Swiss firm Syz & Co has shut an Asian fund of hedge funds with significant exposure to China, while Australia's QIC is winding down its regional quant strategy.
Syz shuts Asian FoHF, as QIC winds up quant fund

A Swiss and an Australian firm have shuttered poorly performing alternative strategies, as the tough environment for investors continues to take its toll.

Geneva-based Syz & Co has closed its Oyster Multi-Manager Asia product, a fund of hedge funds that had heavy exposure to China managers and assets of about $15 million. 

Launched in 2004, the fund was closed on January 31, a spokesman for Syz confirmed. The portfolio has been merged with the Oyster Multi-Strategy Fund, he added. 

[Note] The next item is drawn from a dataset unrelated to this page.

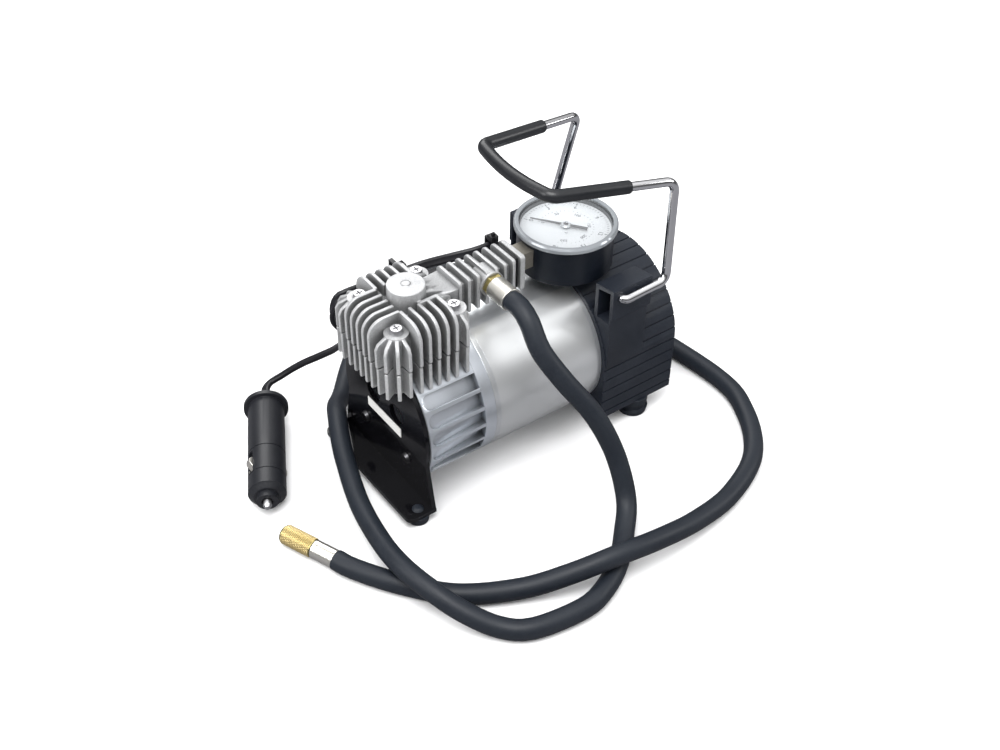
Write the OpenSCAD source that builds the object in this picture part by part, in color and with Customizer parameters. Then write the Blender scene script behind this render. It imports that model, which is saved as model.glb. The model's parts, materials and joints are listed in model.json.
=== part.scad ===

Oyster Multi-Manager Asia had 37.5% of its portfolio invested in China hedge funds as of November, with Syz preferring managers with an onshore presence. It had 29.8% exposure to Asia-Pacific-focused strategies and 11% to Japanese hedge funds. The rest was spread among international, emerging Asia and global emerging market strategies.

The FoHF posted flat performance last year and was loss-making in the previous two years. 

Syz, which runs about $26 billion in assets, says the closure of the Asian multi-manager fund "does not mean we're no longer positive about Asian hedge funds", says the spokesman. However, the small size of the fund made it an inefficient way for shareholders to invest in the strategy, he adds. 

Separately, Queensland Investment Corporation (QIC) – which manages $67 billion in assets on behalf of the northeast Australian state – has shuttered its Asia-Pacific-focused quantitative fund and also the boutique quant unit under which it was managed.

The unit, QIC Quantitative Management, was set up in 2008 and run by a three-person team. Two of them – Joe Cole and Michiel Swaak – have left QIC, while Timothy Sharp remains with the firm in a different capacity, a spokeswoman tells AsianInvestor.

QIC Asia Pacific Market Neutral Fund was launched in 2009 and had about $19 million in AUM at the time of its closure, says the spokeswoman. The fund is in the process of winding down, and the liquidation process began in September.

Although it gained 6.7% in the first eight months of last year, the fund was down -2.83% in 2011 and up only 0.7% in 2010. It took long and short positions in equities and futures across Asian markets.